The second methodological limitation is simply one of defining categories more specifically. Some categories, like "The way we work together," may have been too general for participants to truly evaluate. More clarification might have helped improve the quality of the results.
Finally, we should note that the study was completed just prior to a global financial crisis. It is quite possible that events might cause different responses if the study were to be conducted at a later time. Our results should be considered in this light. However, changing economic conditions, like any external factor, might change the results of any study if it were conducted at a different time. Each person must take all of these factors into consideration as he or she reviews this, or any other, study.
The study reported here is the beginning of research intended to understand what makes an attractive, highly motivating work environment for Extension professionals. It was limited to the perspectives of higher-level state leaders.

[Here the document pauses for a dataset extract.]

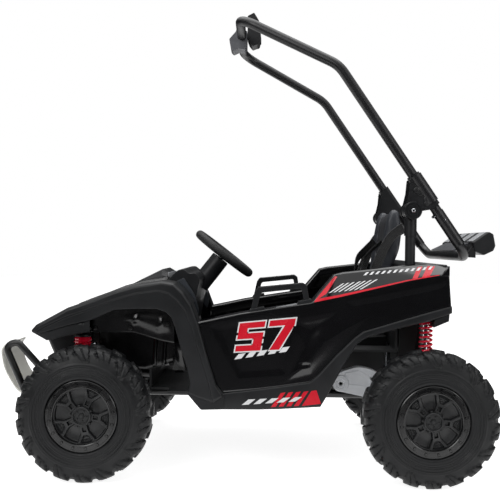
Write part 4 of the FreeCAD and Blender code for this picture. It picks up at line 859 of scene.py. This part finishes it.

Extension leaders feel that priority issues include: evolving from traditional to contemporary priorities, providing competitive salaries, and having the appropriate resources to do the job. The fact that Extension leaders identified 32 issues as critical to attracting, motivating, and retaining educator/agents in Extension in the next 5-7 years shows a wide scope of concern.
To gain more depth of understanding, it will be necessary to ask educator/agents what will attract, motivate, and retain them in a changing, competitive work environment. With additional information from educator/agents and the current information from state leaders, a research agenda could be developed and future recommendations made.